You are an AI trained to extract tables from text. Extract and format all tables found in the provided text into a JSON object.
The JSON format should be as follows:
[
{{
“page”: <page_number>,
“tables”: [
{{
“table_id”: <unique_table_id>,
“headers”: [<list_of_column_headers>],
“rows”: [
[<row1_values>],
[<row2_values>],
…
]
}}
]
}}
]
Here’s the text:
{text}
“”"
Create a prompt template with the defined prompt
prompt_template = PromptTemplate(
input_variables=[“text”],
template=table_extraction_prompt
)
Create an LLMChain instance
llm_chain = LLMChain(
llm=chat,
prompt=prompt_template
)
Process each document and extract tables
all_tables =
for idx, doc in enumerate(docs):
page_number = idx + 1
text_content = doc.page_content
# Ensure the correct input format for the LLMChain
inputs = {"text": text_content}
# Extract tables using the LLMChain
result = llm_chain.run(inputs)
# Parse the result into JSON
try:
tables_json = json.loads(result)
for table in tables_json:
table["page"] = page_number
all_tables.extend(tables_json)
except json.JSONDecodeError:
print(f"Failed to decode JSON from result for page {page_number}")

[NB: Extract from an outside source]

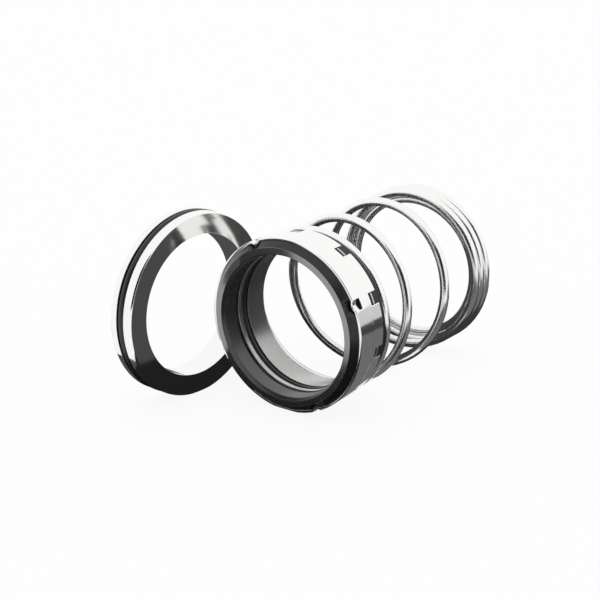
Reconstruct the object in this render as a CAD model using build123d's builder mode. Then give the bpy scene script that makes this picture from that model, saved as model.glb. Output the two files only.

Convert the extracted tables to JSON format
json_output = json.dumps(all_tables, indent=4)
Print the JSON output
print(json_output)
heres the error -
RateLimitError: Error code: 429 - {‘error’: {‘message’: ‘You exceeded your current quota, please check your plan and billing details. For more information on this error, read the docs: https://platform.openai.com/docs/guides/error-codes/api-errors.’, ‘type’: ‘insufficient_quota’, ‘param’: None, ‘code’: ‘insufficient_quota’}}
I know we need a paid version but this does not work for gpt3.5 as well, please let me know how should i do it and enhance it,only to extract tables in tabular format.